To combat the stereotypical image of the wood being a scary place to visit at night, The Woodland Presents runs a number of evening events from star gazing to short film screenings, live music and an on-site bar, welcoming upwards of 150 people at any one time.

Going national

Tempest grew up in a village on the outskirts of the Dartington Estate and spent his childhood exploring the woods. Alongside the personal connection, these woods also have an important history from a woodland culture perspective, making them a perfect location to establish The Woodland Presents. 

That being said, he strongly believes the concept could translate to other native British woodland across the UK. It is primarily about understanding the character of each woodland and what activities would suit the space. 

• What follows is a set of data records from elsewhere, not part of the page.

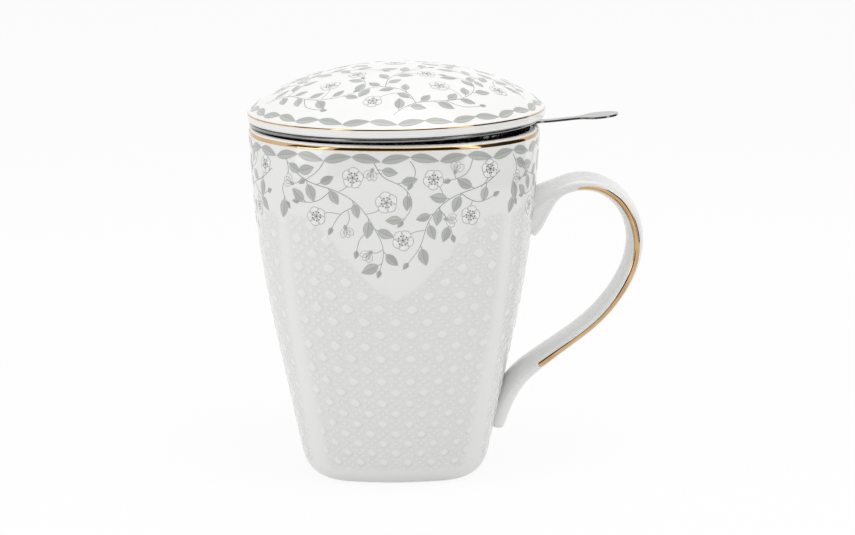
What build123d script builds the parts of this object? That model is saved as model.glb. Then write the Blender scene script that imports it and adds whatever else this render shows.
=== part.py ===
from build123d import *
import math
import os

# Lidded tea mug with a steel infuser.  Millimetres, +Z up.
# The origin is the centre of the foot, on the surface that the mug stands on.
# The handle and the infuser's thumb tab point along +X.

# ---------------------------------------------------------------- mug body, porcelain
MUG_HEIGHT = 104.1            # foot to the crest of the lip
RIM_HALF_WIDTH = 43.0         # axis to the outside of the lip, straight to each side
RIM_CORNER_RADIUS = 36.3      # the lip is still a little square
RIM_FLARE = 0.025             # sideways slope of the wall just under the lip
STRAIGHT_HEIGHT = 43.0        # the wall leans evenly up to here, then curves upright
FOOT_HALF_WIDTH = 27.2        # where the wall would meet the table if the base were sharp
FOOT_CORNER_RADIUS = 14.4     # of the rounded square that the wall grows from
CORNER_BLEND = 0.4            # under 1, the corners open out early below the lip
SIDE_ARC_ANGLE = 13.0         # half the angle that each slow side arc turns through
MUG_WALL = 3.0
MUG_FLOOR_HEIGHT = 7.0        # inside floor above the table
BASE_ROUNDING = 7.5           # outside, where the wall turns under
FLOOR_ROUNDING = 6.0          # inside, where the wall meets the floor
LIP_ROUNDING = 1.35
FOOT_RING_WIDTH = 3.2
FOOT_RECESS_DEPTH = 1.6
FOOT_RECESS_TAPER = 25.0
BODY_STATIONS = (0.0, 0.13, 0.3, 0.48, 0.65, 0.8, 0.92, 1.0)

# ---------------------------------------------------------------- handle, porcelain
HANDLE_WIDTH = 14.5           # across the strap
HANDLE_TOP_THICKNESS = 5.5
HANDLE_LOW_THICKNESS = 4.3
HANDLE_UPPER_ROOT_DEPTH = 18.0
HANDLE_UPPER_FLARE = 22.0     # length along the strap over which the root swells
HANDLE_LOWER_ROOT_DEPTH = 7.0
HANDLE_LOWER_FLARE = 40.0
HANDLE_STATIONS = 17
HANDLE_PATH = (
    (34.6, 73.2), (38.2, 78.0), (43.1, 81.5), (48.8, 84.7), (54.2, 86.4), (60.0, 86.0),
    (65.4, 83.2), (69.6, 78.1), (71.9, 70.4), (70.9, 61.8), (67.0, 53.6), (60.4, 45.4),
    (50.8, 37.6), (43.8, 32.4), (37.2, 26.7), (33.0, 20.3), (30.0, 12.8),
)

# ---------------------------------------------------------------- infuser, steel sheet
FLANGE_INSET = 0.2            # rolled edge inside the mug's outside
BEAD_HEIGHT = 1.2             # rolled edge of the flange
FLANGE_SHEET = 0.5
COLLAR_CLEARANCE = 3.4        # plain skirt inside the mug's mouth
COLLAR_DEPTH = 13.0
COLLAR_BEND = 1.2
SLEEVE_SHEET = 0.4
SLEEVE_FIT = 0.05             # between sheets that are welded to each other
SLEEVE_LAP = 4.0              # sleeve inside the collar
SLEEVE_BOTTOM_RADIUS = 27.5
SLEEVE_DEPTH = 58.0           # floor of the basket below the flange
SLOT_LENGTH = 5.0
SLOT_WIDTH = 1.3
SLOT_ROWS = 5
SLOTS_PER_ROW = 26
SLOT_MARGIN = 6.5             # plain sheet above and below the slots
FLOOR_SHEET = 0.5
FLOOR_EDGE = 2.6              # upturned edge of the floor
FLOOR_HOLE = 2.0
FLOOR_RINGS = 3
FLOOR_PITCH = 6.6
RING_SHEET = 0.5
RING_HEIGHT = 3.4

# ---------------------------------------------------------------- thumb tab, steel strip
TAB_THICKNESS = 0.6
TAB_DROP = 0.75               # level part of the strip below the flange bead
TAB_LEG = 8.0                 # welded to the collar
TAB_LEG_WIDTH = 9.0
TAB_NECK_WIDTH = 3.4
TAB_PADDLE_WIDTH = 10.0
TAB_FLAT_LENGTH = 1.0         # level strip beyond the flange, before it climbs
TAB_SHOULDER_LENGTH = 2.7     # beyond the flange, where the wide leg narrows to the neck
TAB_NECK_LENGTH = 7.9
TAB_FAN_LENGTH = 7.0          # where the neck widens to the paddle
TAB_PADDLE_LENGTH = 6.0
TAB_RISE_ANGLE = 5.0          # the strip climbs a little outside the lip
TAB_RISE_RADIUS = 40.0
TAB_BEND = 1.5
WELD_RADIUS = 1.2
WELD_PROUD = 0.2
WELD_SPACING = 4.6

# ---------------------------------------------------------------- lid, porcelain
LID_OVERHANG = 1.0            # widest part of the edge beyond the mug's outside
LID_BAND = 2.6                # seat up to the widest part
LID_DOME = 13.2               # dome above the widest part
LID_SHOULDER_RADIUS = 27.3    # where the flat crown turns into the steeper flank
LID_SHOULDER_DROP = 4.1
LID_EDGE_ROUNDING = 1.0       # where the edge turns in to the seat
LID_CREASE_ROUNDING = 1.1     # where the dome meets the edge
LID_WALL = 3.4
LID_RING_CLEARANCE = 2.1      # locating ring inside the collar
LID_RING_WALL = 2.8
LID_RING_DEPTH = 2.8
LID_RING_CHAMFER = 0.8
LID_SHIFT = 0.7               # the loose lid lies across to the handle side, within its play

# ---------------------------------------------------------------- running clearances
HEEL_CLEARANCE = 0.12         # flange bead over the lip, opposite the tab
TAB_CLEARANCE = 0.12          # tab over the lip
LID_CLEARANCE = 0.12          # lid over the flange

FLANGE_RADIUS = RIM_HALF_WIDTH - FLANGE_INSET
COLLAR_RADIUS = RIM_HALF_WIDTH - MUG_WALL - COLLAR_CLEARANCE
LID_RADIUS = RIM_HALF_WIDTH + LID_OVERHANG
LID_RING_RADIUS = COLLAR_RADIUS - FLANGE_SHEET - LID_RING_CLEARANCE
TAB_NECK_START = FLANGE_RADIUS + TAB_SHOULDER_LENGTH
TAB_NECK_END = TAB_NECK_START + TAB_NECK_LENGTH
TAB_REACH = TAB_NECK_END + TAB_FAN_LENGTH + TAB_PADDLE_LENGTH

# The tab lies between the flange and the lip, so the infuser and the lid sit tilted.
LIP_CREST_RADIUS = RIM_HALF_WIDTH - MUG_WALL / 2
TAB_LIFT = TAB_CLEARANCE + TAB_THICKNESS + TAB_DROP - HEEL_CLEARANCE
TILT = math.degrees(math.asin(TAB_LIFT / (2 * LIP_CREST_RADIUS)))


def half_width(z):
    """Axis to the middle of a side of the mug, at height z."""
    curved = MUG_HEIGHT - STRAIGHT_HEIGHT
    lean = (RIM_HALF_WIDTH - FOOT_HALF_WIDTH - RIM_FLARE * curved / 2) / (STRAIGHT_HEIGHT + curved / 2)
    above = max(0.0, z - STRAIGHT_HEIGHT)
    return FOOT_HALF_WIDTH + lean * z - (lean - RIM_FLARE) * above ** 2 / (2 * curved)


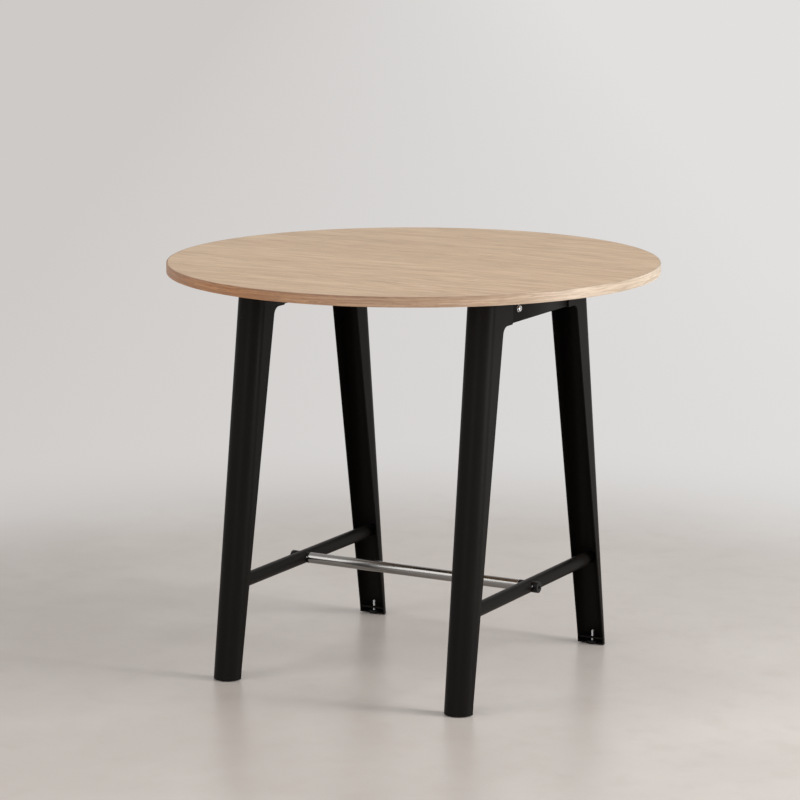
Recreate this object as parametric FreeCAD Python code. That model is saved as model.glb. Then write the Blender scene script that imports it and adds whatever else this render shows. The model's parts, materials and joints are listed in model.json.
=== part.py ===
"""Standing meeting table: a round oak top on two steel leg frames joined by a foot bar.

Millimetres.  Z is up and the floor is Z = 0.  The origin lies on the floor under the centre of
the top.  X runs along the foot bar, from the left frame to the right frame.  Y runs along the
cross tubes, from the front legs (-Y) to the rear legs (+Y).

Every leg is a folded steel channel.  Its rounded nose faces out and its open side faces the
other leg of the same frame.  Heights that are measured on a leg start at the leg's foot, which
the levelling glides hold a little off the floor.
"""
import FreeCAD, Part
import math
import os

Vector = FreeCAD.Vector

# ------------------------------------------------------------------------ driving sizes
# Every threaded joint, at its radius.
THREAD_GAP = 0.05

# Round top: a board with veneer on both faces and a solid lipping round its rim.
TOP_DIAMETER = 1100.0
TOP_THICKNESS = 22.0
VENEER_THICKNESS = 0.6
LIPPING_WIDTH = 3.0
LIPPING_TOP_RADIUS = 2.0
LIPPING_UNDER_RADIUS = 0.5
GLUE_LINE = 0.1

# Legs: sizes at the foot and at the head, along the leg's height.
LEG_LIFT = 2.0
LEG_HEIGHT = 900.0
LEG_WIDTH = 66.2
LEG_SHEET = 3.0
LEG_FOOT_X = 291.7
LEG_HEAD_X = 284.9
NOSE_FOOT_Y = 361.0
NOSE_HEAD_Y = 243.7
EDGE_FOOT_Y = 328.6
EDGE_HEAD_Y = 165.2
EAR_HEIGHT = 80.0
EAR_TIP_Y = 137.0
EAR_CORNER_RADIUS = 20.0
EAR_TIP_RADIUS = 3.0

# Top beams: channels that open downwards, one between the ears of each frame's legs.
BEAM_LENGTH = 300.0
BEAM_HEIGHT = 78.4
BEAM_SHEET = 2.5
BEAM_BEND_RADIUS = 4.0
EAR_GAP = 0.2

# Head brackets: a plate across each leg's head, with two wings inside the beam's end.
BRACKET_PLATE = 4.0
BRACKET_SHEET = 3.0
WING_LENGTH = 64.0
WING_INSET = 4.0
WING_GAP = 0.2

# Bolts through the beams and the brackets' wings (M8).
BOLT_RADIUS = 4.0
BOLT_HOLE_GAP = 0.25
BOLT_INSET = 45.0
BOLT_DROP = 49.4
BOLT_HEAD_RADIUS = 7.0
BOLT_HEAD_HEIGHT = 4.4
BOLT_HEAD_ROUNDING = 2.4
BOLT_SOCKET_FLATS = 5.0
BOLT_SOCKET_DEPTH = 2.8
BOLT_TAIL = 1.5
WASHER_RADIUS = 8.2
WASHER_THICKNESS = 1.6
NUT_FLATS = 13.0
NUT_HEIGHT = 6.5
SPACER_WALL = 2.5

# Screws through the beams' crowns into the top.
SCREW_PITCH = 60.0
SCREWS_PER_BEAM = 3
SCREW_RADIUS = 2.5
SCREW_BITE = 15.0
SCREW_HEAD_RADIUS = 4.8
SCREW_HEAD_HEIGHT = 2.6
SCREW_HOLE_GAP = 0.4
SCREW_WASHER_RADIUS = 7.0
SCREW_WASHER_THICKNESS = 1.0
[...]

“Each woodland has different opportunities. Some of them are tucked away, some are really sloping and you can’t have social sites in them or some of them don’t have any passing trade. Every woodland needs a different approach and it needs thinking about creatively in terms of how it can be brought back to flourish,” says Tempest.

“It just happens that the one we’ve chosen has good parking, good passing trade and it’s just outside some towns that really thrive on the arts so we’ve deliberately made ourselves accessible to those things. But ultimately the model that we’re pioneering is flexible enough to adapt to different sites.”

Woodland 4
Credit: Fergus Coyle Photography

Once the whole site is fully up and running, The Woodland Presents plans to launch a tree planting campaign know as the Devonian, named after the geological era when trees started growing on the planet. The target is to plant 5,000 native British trees to help recreate the eroding woodlands.

Looking longer term, The Woodland Presents ultimately hopes to train people to work in an ecologically sensitive way, create biodiversity in British woodlands and reframe the woodland vocation. 

“We have to create new environments, that’s really our goal here,” Tempest adds. “We need to think about how people can do the same and create a model that works in a rural countryside area to experiment with other woodlands.”